The next day a new pal, Mike from the wonderfully named yacht ‘Tardis’ gave me a tow to the marina. I then managed to get the last stud out and replaced the flywheel with the temporary replacement bolts – being very careful NOT to over tighten them. Feeling very smug and pleased with myself I started the engine AND… the same awful knocking noise appeared.

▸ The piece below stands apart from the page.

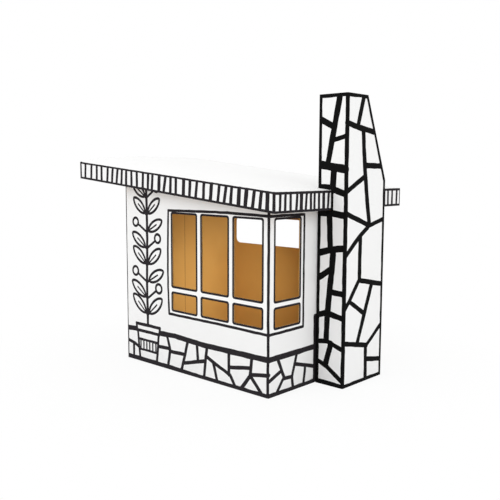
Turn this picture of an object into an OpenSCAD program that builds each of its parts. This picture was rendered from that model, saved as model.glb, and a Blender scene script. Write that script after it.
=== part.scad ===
// Cardboard playhouse: a wall tube, a tray roof and a chimney tube, each folded from one sheet.
// Modelled from the left front corner of the walls, then moved so that the origin is the
// middle of the whole footprint on the floor. X runs along the front, Y to the back, Z up.

/* [Board] */
// Thickness of the corrugated board
board = 7; // [4:1:10]
// Radius on the inner side of a fold
fold_inner = 1; // [0.5:0.5:4]
// Length of the flap that closes a tube
glue_flap = 60; // [30:5:90]
// Gap along a closed or tucked seam
seam_gap = 0.5; // [0.2:0.1:1.5]
// Width of a scored crease
crease_w = 6; // [2:1:12]
// Depth of a scored crease
crease_d = 2; // [1:0.5:3]
// Gap between pieces that stand against or on each other
seat_gap = 0.3; // [0.1:0.1:1]

/* [Walls] */
// Length of the front wall
wall_w = 1200; // [1100:10:1500]
// Depth of the house
wall_d = 980; // [900:10:1300]

/* [Corner window] */
// Number of pane columns in the front wall
front_columns = 3; // [1:1:4]
// Width of each pane
pane_w = 202; // [150:1:220]
// Width of the bar between panes and beside the corner
bar_w = 50; // [30:1:60]
// Height of the lower panes above the floor
pane_z = 372; // [200:1:450]
// Height of the lower panes
low_pane_h = 98; // [60:1:120]
// Height of the bar between lower and upper panes
transom_h = 44; // [20:1:60]
// Height of the upper panes
high_pane_h = 427; // [250:1:440]
// Corner radius of the panes
pane_r = 8; // [2:1:20]

/* [Back wall] */
// Width of the post between the hatch and the doorway
post_w = 50; // [30:1:150]
// Height of the hatch
hatch_h = 190; // [100:2:200]
// Height of the hatch's sill above the floor
hatch_z = 673; // [500:1:700]
// Distance of the hatch from the left end of the wall
hatch_side = 28; // [20:1:60]
// Corner radius of the hatch
hatch_r = 36; // [5:1:45]
// Width of the doorway
door_w = 430; // [300:5:450]
// Height of the doorway
door_h = 900; // [600:5:940]
// Distance of the doorway from the right end of the wall
door_side = 80; // [75:1:100]
// Corner radius at the top of the doorway
door_r = 60; // [10:1:120]

/* [Roof] */
// Height of the eave on the right
eave_h = 1090; // [1060:1:1120]
// How much higher the eave is on the left
roof_rise = 155; // [60:1:200]
// Overhang on the left
over_left = 381; // [100:1:450]
// Overhang on the right
over_right = 93; // [60:1:150]
// Overhang at the front
over_front = 71; // [40:1:150]
// Overhang at the back
over_back = 137; // [40:1:200]
// Height of the fascia
fascia_h = 108; // [70:1:130]
// Height of the crown of the sheet at its left edge
crown_h = 43; // [10:1:60]
// Length of the tabs tucked behind the side fascias
corner_tab = 60; // [30:1:80]
// How far the tabs stop short of the fascia's edges
tab_clear = 12; // [5:1:20]

/* [Chimney] */
// Distance of the chimney from the front wall
chimney_y = 402; // [350:1:450]
// Depth of the chimney in front of the side wall
chimney_out = 190; // [160:1:240]
// Width of the chimney at the floor
chimney_w = 390; // [300:1:420]
// Width of the chimney at the top
chimney_top_w = 198; // [150:1:260]
// Height where the chimney begins to narrow
shoulder_h = 1143; // [1125:1:1250]
// Height of the chimney
chimney_h = 1605; // [1450:1:1800]
// Clearance of the notch round the roof's edge
notch_clear = 3; // [1:0.5:6]

/* [Hidden] */

fold_r = board + fold_inner;
through = 20;
crown_steps = 20;
eave_steps = 3;
roof_slices = 6;
arc_step = 15;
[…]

Once again, I was back in the depths of despair. “That bloody engine was a dud. The big end must have gone, I’ll have to get it out AGAIN and get it fixed/replaced. I drooped over to Tardis to bleat my woes to Mike. He came over and prodded and listened and scratched his head. ‘Sounds like the noise is in time with the injection stroke. Does it happen when the engine is de-compressed? Perhaps the fuel timing has slipped. If we ….” It turned out that the noise was not present when the engine was decompressed suggesting it might well be linked to the injection of fuel into the cylinder. He explained how to make a quick and dirty change to the fuel timing to see whether that made any difference… He went on to help me do that. It didn’t. We went through everything again. Now the noise was present when the engine was decompressed! That did it must be the big end. Bugger, bugger, bugger. A little later after a consoling cup of tea with him and his pal we all gathered round the engine again and I retold the story again! Oh, said his pal, “so the flywheel is secure now”. “Oh yes” I said “apart from the fact that it seems to have a slight distortion that makes it look like a little wobble (that Mike had spotted earlier), it’s fine look…”. I got a spanner out and applied pressure on one of the bolts that turned… and then another and another….They were all lose and on the verge of sheering once again!

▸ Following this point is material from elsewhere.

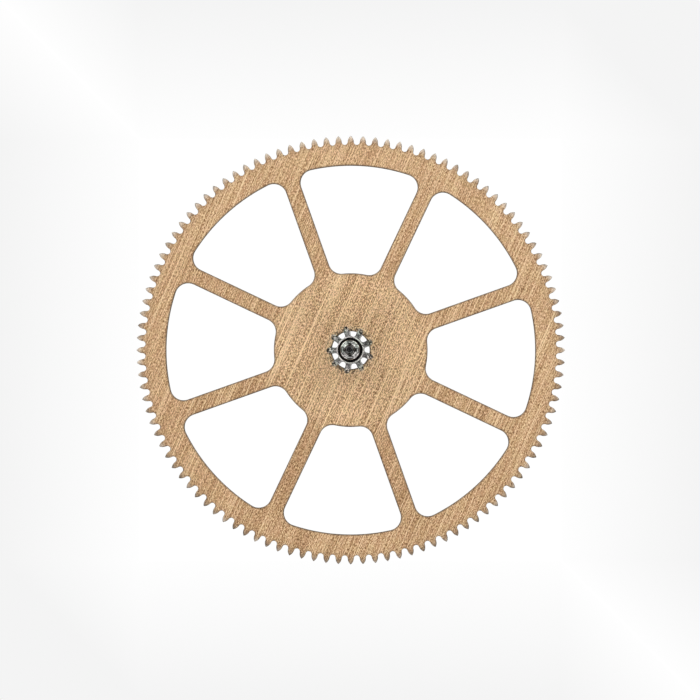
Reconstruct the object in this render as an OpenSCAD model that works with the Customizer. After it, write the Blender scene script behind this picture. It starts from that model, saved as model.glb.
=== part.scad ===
// Seconds wheel of a mechanical watch: a thin toothed wheel riveted on a steel pinion.
// The axis is Z. The origin is on the axis at the back pivot's shoulder, and +Z runs to the
// front, where the leaves, the long pivot and the seat for the seconds hand are.

/* [Wheel teeth] */
// Number of teeth round the wheel
wheel_teeth = 108; // [90:1:120]
// Wheel module, pitch diameter over number of teeth, mm
wheel_module = 0.075; // [0.07:0.001:0.08]
// Height of a tooth above the pitch circle, mm
tooth_addendum = 0.085; // [0.07:0.005:0.12]
// Depth of a tooth space below the pitch circle, mm
tooth_dedendum = 0.082; // [0.064:0.002:0.09]
// Thickness of a tooth on the pitch circle, mm
tooth_thick = 0.112; // [0.1:0.001:0.125]
// Width of the small land on a tooth's tip, mm
tooth_land = 0.014; // [0.006:0.002:0.02]

/* [Wheel plate] */
// Thickness of the plate, mm
wheel_t = 0.16; // [0.12:0.01:0.24]
// Width of the rim from the tooth roots to the windows, mm
rim_w = 0.404; // [0.3:0.001:0.6]
// Diameter of the plain disc in the middle, mm
hub_d = 2.97; // [2.4:0.01:3.6]
// Number of arms
arm_count = 8; // [4:1:8]
// Width of an arm, mm
arm_w = 0.313; // [0.2:0.01:0.4]
// Radius in the corners of the windows, mm
corner_r = 0.252; // [0.1:0.01:0.3]
// Direction of the first arm, degrees
arm_turn = 19.6; // [0:0.1:45]

/* [Pinion leaves] */
// Number of leaves
leaf_count = 9; // [8:1:10]
// Pinion module, mm
pinion_module = 0.0855; // [0.083:0.0005:0.09]
// Height of a leaf above the pitch circle, mm
leaf_addendum = 0.073; // [0.06:0.001:0.08]
// Diameter at the bottom of the spaces between leaves, mm
leaf_root_d = 0.506; // [0.49:0.001:0.52]
// Thickness of a leaf on the pitch circle, mm
leaf_thick = 0.11; // [0.09:0.001:0.12]
// Width of the land on a leaf's tip, mm
leaf_land = 0.016; // [0.008:0.002:0.03]
// Length of the leaves in front of the wheel, mm
leaf_len = 1.1; // [0.7:0.05:1.6]
// Bevel on the two ends of the leaf tips, mm
leaf_bevel = 0.02; // [0.005:0.001:0.03]
// Direction of the first leaf, degrees
leaf_turn = 21.3; // [0:0.1:40]

/* [Riveted seat] */
// Diameter of the turned seat, and of the hole in the wheel, mm
seat_d = 0.73; // [0.69:0.001:0.77]
// How far the rivet spreads beyond the seat, mm
rivet_spread = 0.035; // [0.02:0.001:0.05]
// Depth of the countersink that the rivet fills, mm
rivet_sink = 0.05; // [0.03:0.005:0.07]
// Height of the rivet behind the wheel, mm
rivet_head = 0.03; // [0.015:0.001:0.05]

/* [Arbor] */
// Diameter of the arbor behind the wheel, mm
back_arbor_d = 0.47; // [0.36:0.01:0.48]
// Length of the arbor behind the wheel, mm
back_arbor_len = 0.45; // [0.3:0.01:0.8]
// Diameter of the arbor in front of the leaves, mm
front_arbor_d = 0.376; // [0.34:0.001:0.4]
// Length of the arbor in front of the leaves, mm
front_arbor_len = 0.55; // [0.3:0.01:1]
// Diameter of the undercut turned in the front of the leaves, mm
undercut_d = 0.464; // [0.45:0.001:0.486]
// Depth of the undercut, mm
undercut_depth = 0.08; // [0.04:0.005:0.12]
// How much closer to the axis the undercut's wall is at its floor, mm
undercut_taper = 0.015; // [0.005:0.001:0.02]
// Radius round the edge of the undercut, mm
undercut_lip = 0.011; // [0.004:0.001:0.012]
// Radius round the edge of each shoulder, mm
shoulder_round = 0.028; // [0.01:0.001:0.032]
// Slope of each shoulder away from its pivot, which keeps the oil at the pivot, degrees
shoulder_slope = 8; // [2:0.5:12]

/* [Pivots] */
// Diameter of the front pivot where it turns in its bearing, mm
journal_d = 0.21; // [0.2:0.001:0.24]
// Length of that part of the front pivot, mm
journal_len = 0.35; // [0.25:0.01:0.5]
// Diameter of the seat for the seconds hand, mm
hand_seat_d = 0.18; // [0.15:0.001:0.19]
// Length of the seat for the seconds hand, mm
hand_seat_len = 1.15; // [0.6:0.01:1.6]
// Diameter of the back pivot, mm
back_pivot_d = 0.14; // [0.11:0.001:0.18]
// Length of the back pivot, mm
back_pivot_len = 0.28; // [0.2:0.01:0.4]
// Radius of the fillet where a pivot meets its shoulder, mm
pivot_fillet = 0.03; // [0.01:0.001:0.035]
// Radius round the edge of a pivot's end, mm
pivot_round = 0.035; // [0.01:0.001:0.045]

/* [Hidden] */
$fn = 96;

wheel_pitch_r = wheel_teeth * wheel_module / 2;
wheel_tip_r = wheel_pitch_r + tooth_addendum;
wheel_root_r = wheel_pitch_r - tooth_dedendum;
rim_r = wheel_root_r - rim_w;
hub_r = hub_d / 2;

leaf_pitch_r = leaf_count * pinion_module / 2;
leaf_tip_r = leaf_pitch_r + leaf_addendum;
leaf_root_r = leaf_root_d / 2;
undercut_r = undercut_d / 2;
seat_r = seat_d / 2;
rivet_r = seat_r + rivet_spread;
rivet_bevel = rivet_head / 2;
back_arbor_r = back_arbor_d / 2;
front_arbor_r = front_arbor_d / 2;
journal_r = journal_d / 2;
hand_seat_r = hand_seat_d / 2;
back_pivot_r = back_pivot_d / 2;

wheel_back_z = back_arbor_len;
wheel_front_z = wheel_back_z + wheel_t;
rivet_z = wheel_back_z - rivet_head;
leaf_front_z = wheel_front_z + leaf_len;
shoulder_z = leaf_front_z + front_arbor_len;
hand_seat_z = shoulder_z + journal_len;
front_z = hand_seat_z + hand_seat_len;

space_steps = 4; // straight pieces round the bottom of a tooth space
flank_steps = 3; // straight pieces on the curved side of a tooth
corner_steps = 6; // straight pieces in a window's corner
rim_steps = 5; // straight pieces along half of a window's outer edge
hub_steps = 2; // straight pieces along half of a window's inner edge
turned_steps = 5; // cones in a turned fillet
lip_steps = 2; // cones round the edge of the undercut

function polar(r, a) = [r * cos(a), r * sin(a)];
function arc(c, r, a0, a1, n) = [for (i = [0:n]) c + polar(r, a0 + (a1 - a0) * i / n)];
function bearing(v) = atan2(v[1], v[0]);

// One side of a tooth that stands along +X, from the pitch circle to its land. The side leaves
// the radial flank without a corner and bends inwards on one arc.
function tooth_side(pitch_r, tip_r, thick, land) =
    let (half = thick / 2 / pitch_r * 180 / PI,
         start = polar(pitch_r, half),
         end = [tip_r, land / 2],
         inward = polar(1, half - 90),
         chord = end - start,
         r = chord * chord / (2 * chord * inward),
         centre = start + r * inward)
    arc(centre, r, bearing(start - centre), bearing(end - centre), flank_steps);

// Outline of a toothed disc. Flanks are radial below the pitch circle, and a space between two
// teeth ends in one round bottom that touches both flanks.
function toothed_outline(count, pitch_r, tip_r, root_r, thick, land, turn) =
    let (step = 360 / count,
         half_space = step / 2 - thick / 2 / pitch_r * 180 / PI,
         bottom_c = root_r / (1 - sin(half_space)),
         bottom_r = bottom_c * sin(half_space),
         side = tooth_side(pitch_r, tip_r, thick, land),
         bottom = arc([bottom_c, 0], bottom_r, -90 - half_space, -270 + half_space, space_steps))
    [for (i = [0:count - 1])
        let (a = turn + i * step)
        each concat(
            [for (k = [0:flank_steps]) turned([side[k][0], -side[k][1]], a)],
            [for (k = [flank_steps:-1:0]) turned(side[k], a)],
            [for (p = bottom) turned(p, a + step / 2)])];

function turned(p, a) = [p[0] * cos(a) - p[1] * sin(a), p[0] * sin(a) + p[1] * cos(a)];

// Outline of the window whose middle lies along +X, between two arms with parallel sides.
function window_outline() =
    let (half = 180 / arm_count,
         off = arm_w / 2 + corner_r,
         outer_a = half - asin(off / (rim_r - corner_r)),
         inner_a = half - asin(off / (hub_r + corner_r)),
         outer_c = polar(rim_r - corner_r, outer_a),
         inner_c = polar(hub_r + corner_r, inner_a),
         upper = concat(
            arc([0, 0], rim_r, 0, outer_a, rim_steps),
            arc(outer_c, corner_r, outer_a, half + 90, corner_steps),
            arc(inner_c, corner_r, half + 90, 180 + inner_a, corner_steps),
            arc([0, 0], hub_r, inner_a, 0, hub_steps)),
         last = len(upper) - 1)
    concat(upper, [for (i = [last - 1:-1:1]) [upper[i][0], -upper[i][1]]]);

module wheel() {
    color([0.72, 0.55, 0.36])
    difference() {
        translate([0, 0, wheel_back_z])
        linear_extrude(wheel_t)
        difference() {
            polygon(toothed_outline(wheel_teeth, wheel_pitch_r, wheel_tip_r, wheel_root_r,
                                    tooth_thick, tooth_land, 0));
            for (i = [0:arm_count - 1])
                rotate(arm_turn + (i + 0.5) * 360 / arm_count) polygon(window_outline());
            circle(seat_r);
        }
        translate([0, 0, wheel_back_z])
        cylinder(h = rivet_sink, r1 = rivet_r, r2 = seat_r);
    }
}

// How far a shoulder falls away between the foot of its pivot and its round edge.
function shoulder_fall(arbor_r, pivot_r) =
    (arbor_r - shoulder_round - pivot_r - pivot_fillet) * tan(shoulder_slope);

// Half section of the arbor with its two pivots, as radius and height. The arbor changes its
// diameter inside the leaves.
function arbor_section() =
    let (end_r = hand_seat_r - pivot_round,
         back_end_r = back_pivot_r - pivot_round,
         back_edge = shoulder_fall(back_arbor_r, back_pivot_r) + shoulder_round,
         front_edge = shoulder_z - shoulder_fall(front_arbor_r, journal_r) - shoulder_round)
    concat(
        [[0, -back_pivot_len]],
        arc([back_end_r, -back_pivot_len + pivot_round], pivot_round, -90, 0, turned_steps),
        arc([back_pivot_r + pivot_fillet, -pivot_fillet], pivot_fillet, 180, 90, turned_steps),
        arc([back_arbor_r - shoulder_round, back_edge], shoulder_round, -90, 0, turned_steps),
        [[back_arbor_r, wheel_front_z], [front_arbor_r, wheel_front_z]],
        arc([front_arbor_r - shoulder_round, front_edge], shoulder_round, 0, 90, turned_steps),
        arc([journal_r + pivot_fillet, shoulder_z + pivot_fillet], pivot_fillet, 270, 180,
            turned_steps),
        [[journal_r, hand_seat_z - (journal_r - hand_seat_r)], [hand_seat_r, hand_seat_z]],
        arc([end_r, front_z - pivot_round], pivot_round, 0, 90, turned_steps),
        [[0, front_z]]);

// Half section that limits the leaves: the rivet, the turned seat and the free leaves with
// bevelled ends, less the undercut round the arbor.
function leaf_section() =
    concat(
        [[0, rivet_z], [rivet_r - rivet_bevel, rivet_z], [rivet_r, rivet_z + rivet_bevel],
         [rivet_r, wheel_back_z], [seat_r, wheel_back_z + rivet_sink], [seat_r, wheel_front_z],
         [leaf_tip_r - leaf_bevel, wheel_front_z], [leaf_tip_r, wheel_front_z + leaf_bevel],
         [leaf_tip_r, leaf_front_z - leaf_bevel], [leaf_tip_r - leaf_bevel, leaf_front_z]],
        arc([undercut_r + undercut_lip, leaf_front_z - undercut_lip], undercut_lip, 90, 180,
            lip_steps),
        [[undercut_r - undercut_taper, leaf_front_z - undercut_depth],
         [0, leaf_front_z - undercut_depth]]);

module pinion() {
    color([0.62, 0.63, 0.65])
    union() {
        intersection() {
            translate([0, 0, rivet_z])
            linear_extrude(leaf_front_z - rivet_z)
            polygon(toothed_outline(leaf_count, leaf_pitch_r, leaf_tip_r, leaf_root_r,
                                    leaf_thick, leaf_land, leaf_turn));
            rotate_extrude() polygon(leaf_section());
        }
        rotate_extrude() polygon(arbor_section());
    }
}

wheel();
pinion();
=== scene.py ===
# %% [markdown]
# # The seconds wheel of a mechanical watch
# The real object has two pieces. A thin plate of copper alloy carries the teeth, and a steel
# pinion is turned from one rod together with its arbor and its two pivots. The plate sits on the
# leaves of the pinion and is held there by riveting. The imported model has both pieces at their
# real size, so this lesson only gives them a finer skin, their finishes, and light.

import math

import bmesh
import bpy
import numpy as np
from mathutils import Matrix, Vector
from mathutils.geometry import delaunay_2d_cdt


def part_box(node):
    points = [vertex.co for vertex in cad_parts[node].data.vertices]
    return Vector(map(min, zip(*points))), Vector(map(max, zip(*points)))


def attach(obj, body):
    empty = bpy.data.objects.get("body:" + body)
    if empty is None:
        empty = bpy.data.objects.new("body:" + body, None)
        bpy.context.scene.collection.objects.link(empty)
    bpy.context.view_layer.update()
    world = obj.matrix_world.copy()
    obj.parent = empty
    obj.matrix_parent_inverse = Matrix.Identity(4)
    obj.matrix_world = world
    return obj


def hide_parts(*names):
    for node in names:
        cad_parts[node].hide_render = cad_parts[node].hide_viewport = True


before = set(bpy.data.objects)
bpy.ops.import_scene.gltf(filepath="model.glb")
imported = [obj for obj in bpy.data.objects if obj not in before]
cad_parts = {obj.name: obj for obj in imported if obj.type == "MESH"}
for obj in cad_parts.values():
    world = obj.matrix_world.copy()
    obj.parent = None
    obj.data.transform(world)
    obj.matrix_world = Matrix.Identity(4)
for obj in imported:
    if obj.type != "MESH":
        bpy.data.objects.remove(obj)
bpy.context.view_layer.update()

# %% [markdown]
# Watch parts are drawn in millimetres, but Blender works in metres here. The shapes below are
# worked out in millimetres and scaled once, when a mesh is made. Heights and the outer radius are
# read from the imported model, so the new skin can't drift away from it.

# %% Sizes of the plate, in millimetres
MM = 0.001
plate_low, plate_high = (np.array(corner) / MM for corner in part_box("wheel"))
plate_back, plate_front = plate_low[2], plate_high[2]
tooth_tip_r = plate_high[0]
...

I dashed round to Toolstation again and bought some more bolts. Tightened them up as tight as I possibly could. Stood back started the engine. It ran as sweetly as one could want. By this time my nerves were shredded but I was mightily relived. The only thing left to do regarding the engine, was to cancel the order for the expensive lift pump which was no longer required. I did that first thing on the following Monday morning.